Disclaimer: This information was gathered from various industry sources and is believed to be correct; however it is not for design or engineering purposes.

It is recommended that you consult with a qualified metallurgist or materials engineer for any and all critical or non-critical applications.

Aluminum (Element 13 (Al))

Aluminum is produced from one of the earth’s most plentiful ores. Once thought of as only a single metal and a costly one at that, it now constitutes an entire family of alloys and is the least costly (by volume) of all metals. Aluminum can be alloyed with other metals to produce suitable alloys for a wide variety of industrial and consumer goods. As a material for fasteners it has a great versatility and is coming more and more into its own with each passing year.


Fasteners of Aluminum now can equal and exceed the tensile strength of mild steel and at about 1/3 the weight. Aluminum is easily worked both hot and cold. It can be polished to a high luster and possesses high electrical conductivity. It is an excellent conductor of heat, it is non-magnetic, and will not spark like ferrous metals. It can be hardened by alloying, heat treating, and cold working. It has remarkable immunity to attack by acids and corrosive media.


Aluminum is widely used in the aircraft, architectural hardware, building products, household appliance, water systems, radio, television and eletronic equipment, chemical processing equipment, automotive applications, some types of marine applications, electrical connectors for power transmission, and for any application where its strength-to-weight ratio, durability, corrosion resistance and appearance are desirable.


Composed of Copper (65-75%) and Zinc (25-35%), Brass is the most common Copper based alloy. Its uses are many since it is relatively inexpensive, is easily worked into any shape or form and possesses strength, toughness and good corrosion resistance. It is also used in applications for purely cosmetic reasons.

Copper (element 29 (Cu))

Copper was one of the first metals to be worked by ancient humans, and it is still prized today for its electrical and thermal conductivity, as well as its soft malleable. It can be severely formed into useful articles embodying a very high resistance to corrosion and stress corrosion. It has a higher electrical conductivity than any of the non-precious metals and, therefore, is useful and necessary in many types of electrical applications. If plating is desired an excellent and durable surface will be produced.

Silicon Bronze

Silicon Bronze is the generic term used for various types of Copper-Silicon alloys. It possesses a high tensile strength superior to mild steel, has high resistance to corrosive influences such as extreme temperature, atmospheric conditions, water (fresh and salt), gases, and sewage. It is non-magnetic and has excellent machining and work characteristics. It is used in many applications including switchgear equipment, sewage disposal, marine applications, water meters, valves, plumbing, liquid and chemical handling equipment, food machinery, petroleum processing, and all application where exposure to the elements is a factor.

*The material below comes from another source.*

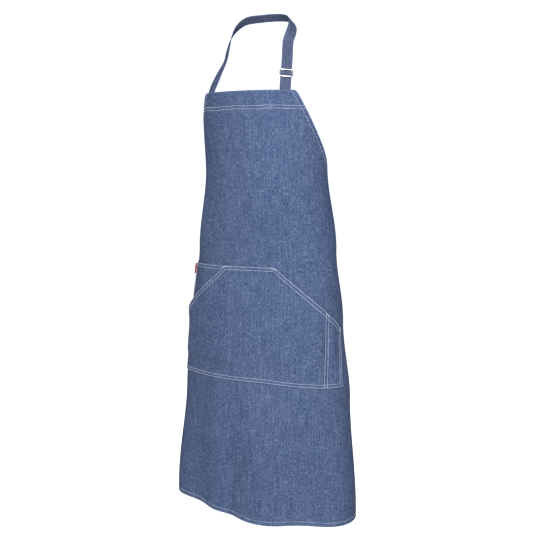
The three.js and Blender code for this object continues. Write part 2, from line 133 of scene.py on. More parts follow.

Stainless Steel *(disclaimer)

Steel is made from Iron (element 26 (Fe)) that has been processed to remove impurities. Stainless Steels* are broadly defined as iron alloys containing from 12%-30% Chromium (element 24 (Cr)) and from 0%- 20% Nickel (element 28 (Ni)). These are further modified by additions of carbon and other minor elements, which contribute specific effects either to control mechanical properties or to improve corrosion resistance. The corrosion resistance of Stainless Steel is attributed to a surface phenomenon, called passivity. When oxygen comes in contact with the surface it forms an invisible film which acts to partially protect the underlying metal from rusting and corrosion.

The family of stainless steel is divided into three general classifications:

AUSTENITIC Stainless Steels make up the general group of the 18-8 (or 300 series). These are Chromium-Nickel Stainless Steels containing upwards of 8% Nickel. They are not hardenable by heat treatment, are non-magnetic for practical purposes (although they are slightly magnetic when in a work hardened state) and offer the greatest degree of corrosion resistance. Among these many grades are Type 302, Type 304, Type 305, and Type 316.

MARTENSITIC Stainless Steels contains from 12% to 20% Chromium. They are magnetic and hardenable by heat treatment. Type 410 and 416 are examples.

FERRITIC –these are also Chromium Stainless Steel alloys. They are magnetic and not hardenable by heat treatment. Type 430 is an example


There are almost as many uses for Stainless Steel as there are problems of corrosion, temperature and strength. Because of its high tensile strength, corrosion resistant qualities and ability to attain a mirror-like finish, it is one of the most versatile of all metals. Applications include its use in the food, transportation, building materials, and equipment industries to mention a few.

* Despite its name, Stainless Steel can corrode under certain conditions. Contact a trained metallurgist to learn about these conditions. In addition to conditions that will cause corrosion of the fastener, some installations can cause cosmetic staining, these can be minimized by using proper installation methods (use of non-ferrous driving device, not overdriving into wood) or additional processing (passivation to ASTM A380).